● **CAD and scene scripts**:
/---
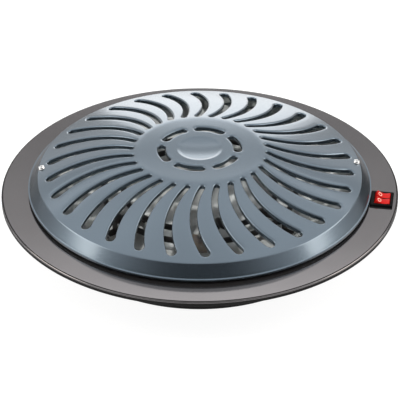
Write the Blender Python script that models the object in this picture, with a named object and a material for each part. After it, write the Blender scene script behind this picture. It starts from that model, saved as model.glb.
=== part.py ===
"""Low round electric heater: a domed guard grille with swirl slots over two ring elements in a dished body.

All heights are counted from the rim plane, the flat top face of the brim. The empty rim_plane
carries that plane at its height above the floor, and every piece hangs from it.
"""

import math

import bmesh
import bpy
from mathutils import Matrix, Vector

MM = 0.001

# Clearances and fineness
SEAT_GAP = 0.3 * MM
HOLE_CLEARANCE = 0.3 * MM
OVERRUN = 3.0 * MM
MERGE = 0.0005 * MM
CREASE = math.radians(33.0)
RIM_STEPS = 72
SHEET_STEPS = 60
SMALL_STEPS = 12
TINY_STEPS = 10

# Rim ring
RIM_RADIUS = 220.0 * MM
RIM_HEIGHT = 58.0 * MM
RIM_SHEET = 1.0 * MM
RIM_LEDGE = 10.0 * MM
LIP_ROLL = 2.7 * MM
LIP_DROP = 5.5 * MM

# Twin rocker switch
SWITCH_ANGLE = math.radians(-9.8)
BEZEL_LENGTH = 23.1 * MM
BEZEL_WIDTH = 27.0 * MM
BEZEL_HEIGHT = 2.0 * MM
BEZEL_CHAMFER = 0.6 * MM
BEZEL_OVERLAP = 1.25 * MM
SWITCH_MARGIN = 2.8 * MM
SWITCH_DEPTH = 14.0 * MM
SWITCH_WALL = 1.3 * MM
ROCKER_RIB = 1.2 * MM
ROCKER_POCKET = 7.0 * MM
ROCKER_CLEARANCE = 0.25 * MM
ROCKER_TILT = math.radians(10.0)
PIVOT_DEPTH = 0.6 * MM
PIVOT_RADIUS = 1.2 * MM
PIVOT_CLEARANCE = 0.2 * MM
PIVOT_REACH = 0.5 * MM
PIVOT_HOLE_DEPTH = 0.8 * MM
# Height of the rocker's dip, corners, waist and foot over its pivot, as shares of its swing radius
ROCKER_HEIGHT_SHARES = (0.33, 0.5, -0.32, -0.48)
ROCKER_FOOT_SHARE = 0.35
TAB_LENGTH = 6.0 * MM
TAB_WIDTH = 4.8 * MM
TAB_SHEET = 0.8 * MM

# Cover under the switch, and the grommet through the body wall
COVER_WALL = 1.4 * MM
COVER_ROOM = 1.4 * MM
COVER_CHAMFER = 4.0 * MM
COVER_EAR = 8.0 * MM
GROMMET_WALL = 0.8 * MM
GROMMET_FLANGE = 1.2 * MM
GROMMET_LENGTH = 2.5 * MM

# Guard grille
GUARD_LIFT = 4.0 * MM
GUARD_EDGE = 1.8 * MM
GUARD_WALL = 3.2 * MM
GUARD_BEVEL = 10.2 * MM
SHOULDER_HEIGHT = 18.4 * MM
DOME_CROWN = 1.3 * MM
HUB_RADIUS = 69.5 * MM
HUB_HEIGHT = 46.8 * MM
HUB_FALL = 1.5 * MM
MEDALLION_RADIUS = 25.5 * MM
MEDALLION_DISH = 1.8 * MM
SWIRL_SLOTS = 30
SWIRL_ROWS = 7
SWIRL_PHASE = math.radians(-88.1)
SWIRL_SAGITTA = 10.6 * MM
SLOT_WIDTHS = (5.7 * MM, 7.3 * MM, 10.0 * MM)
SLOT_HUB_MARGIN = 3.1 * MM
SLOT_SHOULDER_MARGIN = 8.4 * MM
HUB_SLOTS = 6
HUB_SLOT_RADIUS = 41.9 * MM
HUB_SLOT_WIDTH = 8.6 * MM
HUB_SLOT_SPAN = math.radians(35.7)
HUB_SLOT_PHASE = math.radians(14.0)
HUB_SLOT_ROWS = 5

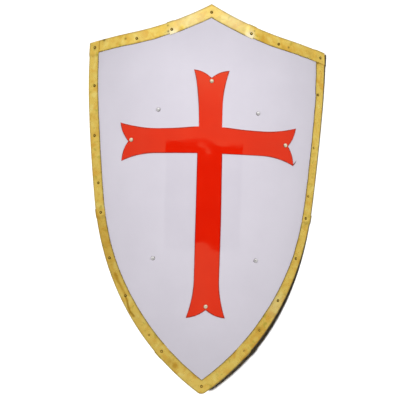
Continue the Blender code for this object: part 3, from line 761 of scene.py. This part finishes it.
\---
/---
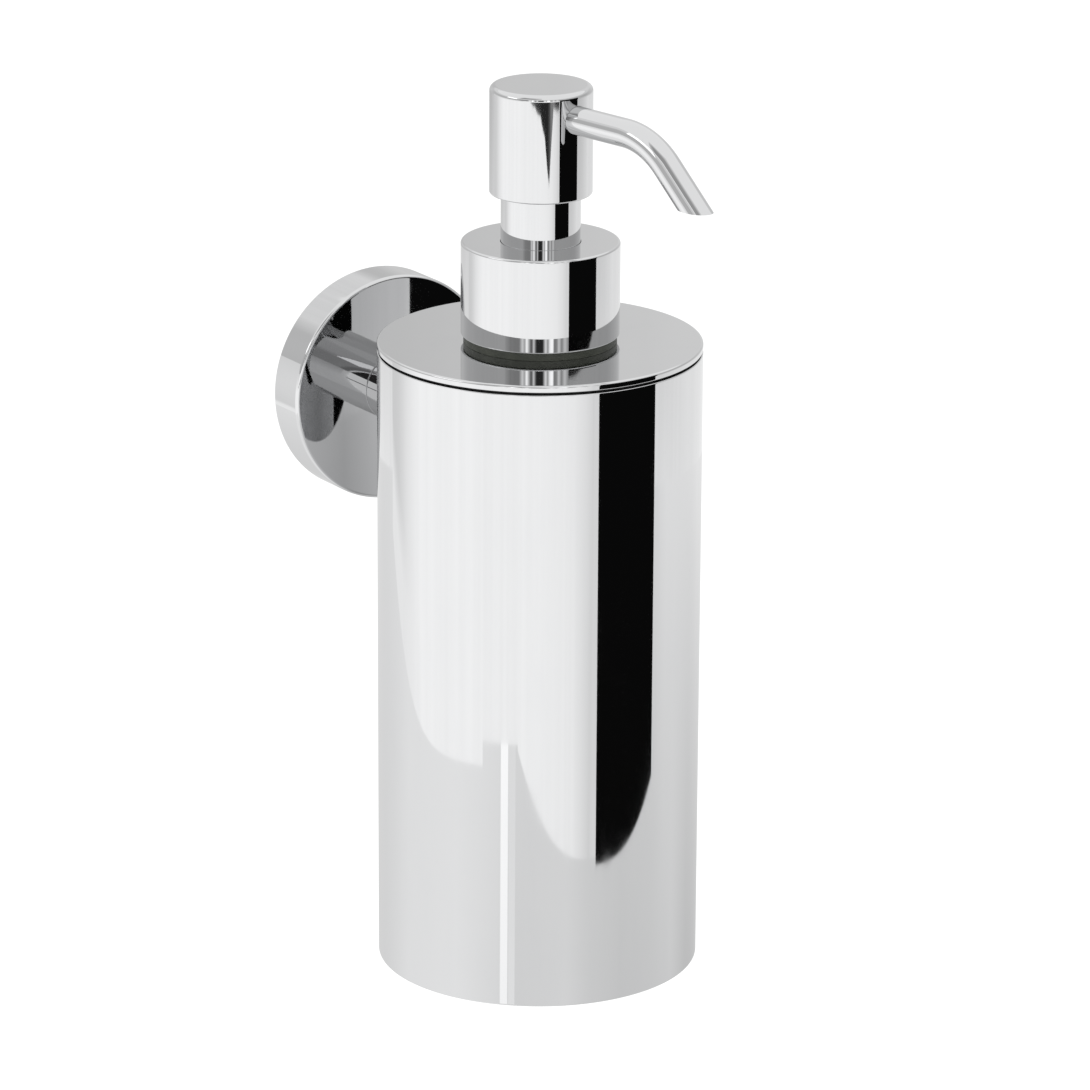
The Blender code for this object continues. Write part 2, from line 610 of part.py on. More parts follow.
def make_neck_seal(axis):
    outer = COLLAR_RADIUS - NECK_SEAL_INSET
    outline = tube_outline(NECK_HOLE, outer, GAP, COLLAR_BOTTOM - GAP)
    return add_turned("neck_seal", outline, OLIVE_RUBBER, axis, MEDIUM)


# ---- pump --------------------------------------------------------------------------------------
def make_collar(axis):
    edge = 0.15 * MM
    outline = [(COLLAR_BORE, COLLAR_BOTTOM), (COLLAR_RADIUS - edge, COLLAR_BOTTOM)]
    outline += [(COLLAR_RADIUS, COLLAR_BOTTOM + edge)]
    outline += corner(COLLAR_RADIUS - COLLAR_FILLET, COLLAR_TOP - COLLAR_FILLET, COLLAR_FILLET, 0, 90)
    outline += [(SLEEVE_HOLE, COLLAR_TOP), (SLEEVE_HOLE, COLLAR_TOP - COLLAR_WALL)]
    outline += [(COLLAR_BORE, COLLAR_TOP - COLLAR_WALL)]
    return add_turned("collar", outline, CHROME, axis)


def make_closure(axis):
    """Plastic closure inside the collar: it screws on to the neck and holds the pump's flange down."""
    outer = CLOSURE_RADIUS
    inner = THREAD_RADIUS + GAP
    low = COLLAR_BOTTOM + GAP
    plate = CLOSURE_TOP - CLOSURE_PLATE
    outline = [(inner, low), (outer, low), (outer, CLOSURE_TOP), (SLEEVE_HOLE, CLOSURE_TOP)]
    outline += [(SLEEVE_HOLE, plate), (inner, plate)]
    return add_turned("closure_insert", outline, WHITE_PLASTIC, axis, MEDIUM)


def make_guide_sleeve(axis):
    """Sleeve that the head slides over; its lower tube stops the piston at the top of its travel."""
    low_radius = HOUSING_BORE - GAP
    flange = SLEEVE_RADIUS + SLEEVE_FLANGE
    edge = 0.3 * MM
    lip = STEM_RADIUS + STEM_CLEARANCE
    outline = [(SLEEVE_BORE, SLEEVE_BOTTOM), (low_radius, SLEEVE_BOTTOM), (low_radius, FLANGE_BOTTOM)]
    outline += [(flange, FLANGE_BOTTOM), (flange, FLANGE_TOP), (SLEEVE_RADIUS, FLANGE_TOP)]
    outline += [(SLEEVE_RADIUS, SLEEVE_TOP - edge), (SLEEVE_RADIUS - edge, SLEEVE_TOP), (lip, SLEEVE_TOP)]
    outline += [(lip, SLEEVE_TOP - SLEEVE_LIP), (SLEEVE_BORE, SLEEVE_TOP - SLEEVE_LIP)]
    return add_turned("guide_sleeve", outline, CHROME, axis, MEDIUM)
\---
● **Goal of the exercise**:
Retype precisely, and only, the span of lines that opens at the line containing "Write the Blender Python" and closes at the line containing "import math", both inclusive.

● **Written answer**:
Write the Blender Python script that models the object in this picture, with a named object and a material for each part. After it, write the Blender scene script behind this picture. It starts from that model, saved as model.glb.
=== part.py ===
"""Low round electric heater: a domed guard grille with swirl slots over two ring elements in a dished body.

All heights are counted from the rim plane, the flat top face of the brim. The empty rim_plane
carries that plane at its height above the floor, and every piece hangs from it.
"""

import math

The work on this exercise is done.